Cultura

Vhils escavou paredes em S. João da Madeira para revelar rostos de quem  lá trabalhou

Alexandre Farto, mais conhecido  como Vhils, terminou este domingo, em São João da Madeira mais um mural  em que retrata na antiga fábrica da Oliva os rostos de quem lá trabalhou.

Alexandre  Farto, ou "Vhils", é um dos artistas convidados para este projeto da CP (AP)
ESTELA SILVA

Aos 25 anos, o artista que gosta de escavar muros e paredes a cinzel  e berbequim, de modo a revelar a história por detrás dos estuques e deixar  "cravados" nas fachadas os rostos de quem lá passou, deixa em São João da  Madeira mais um mural em que subtraiu à parede o que não lhe interessa,  em vez de acrescentar camadas às ruínas da antiga fábrica da Oliva.  

A obra surgiu de um convite feito pela 'Oliva Creative Factory', um  projeto que pretende afirmar-se como um centro de competência e excelência  criativa em São João da Madeira e em que conhecimento, inovação, tecnologia  e arte serão as áreas dominantes. 

"Aqui, a ideia foi de alguma maneira tentar criar um paralelismo entre  o marketing que existia à volta da Oliva a partir das fotografias de trabalhadores  antigos da fábrica", disse em entrevista à agência Lusa.  

"Quis cravá-los no muro que ainda existe, de modo a destacar uma série  de pessoas que nunca foram valorizadas pelo marketing", disse. 

Alexandre Farto começou a desenvolver este método de trabalho a partir  dos murais e publicidade que se iam acumulando nas paredes de Lisboa a partir  do 25 de abril de 1974. 

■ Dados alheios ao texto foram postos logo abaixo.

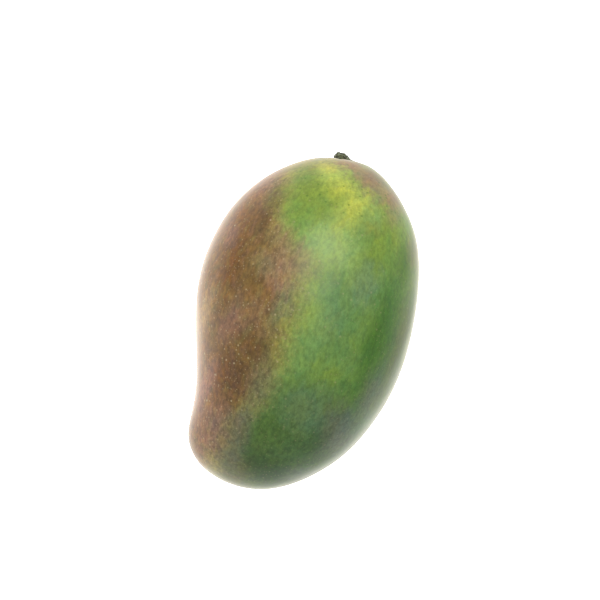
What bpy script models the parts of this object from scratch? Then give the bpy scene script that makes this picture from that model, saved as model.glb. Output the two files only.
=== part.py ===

"Quando era bastante novo, das primeiras memórias que tenho de muros,  murais ou pinturas na rua, eram os murais da altura do 25 de Abril", disse  à Lusa, acrescentando que a partir daí começou "a pensar sobre o que o muro  significa na sua essência." 

 "Nessa altura havia um lado mais político dos murais", explicou, "mas  depois, com a explosão da publicidade, começou a surgir uma série de 'posters'",  que de alguma maneira tomaram conta do espaço público."  

 Vhils decidiu então "pensar nas camadas que vão-se acumulando como as  histórias que estão por trás desse muro", até porque "o muro é algo que  fica intemporal e que fica ao longo de todos os momentos que por ele passaram.  Todos esses murais estavam presentes nos anos 1980 e 90 e foram, com o passar  do tempo, desaparecendo." 

Entretanto, surgiu uma outra camada que Alexandre Farto acabaria por  revelar, o 'graffiti', que para o artista "também fez uso do espaço público"  e levou-o a constatar que "este acumular de camadas e de mudança dos tempos  fazia com que o muro parecesse era uma testemunha da velocidade com que  as coisas estavam a mudar." 

"O muro de alguma maneira estava a engordar à medida que estas mudanças  aconteciam", observou. 

Alexandre Farto, natural do Seixal, decidiu então que "em vez de pintar  por cima dessas camadas todas que já lá estavam" preferia "pintá-las todas  de branco, escavá-las por trás e fazer uma reflexão sobre o tempo em que  vivemos". 

"Tudo o que está para trás é tudo o que nos faz ser aquilo que somos,  porque somos todos essas camadas, de alguma maneira", acrescentou. 

Apesar do estilo que o tornou internacionalmente conhecido e o levou  a "desfazer" murais um pouco por todo o mundo, Alexandre Farto admite criar  uma nova linguagem para a sua arte, até porque continua a "explorar sempre,  bastante, diferentes processos", pelo que deverá, em 2013, "começar a apresentar  corpos de trabalho novo", num processo que "é uma constante evolução".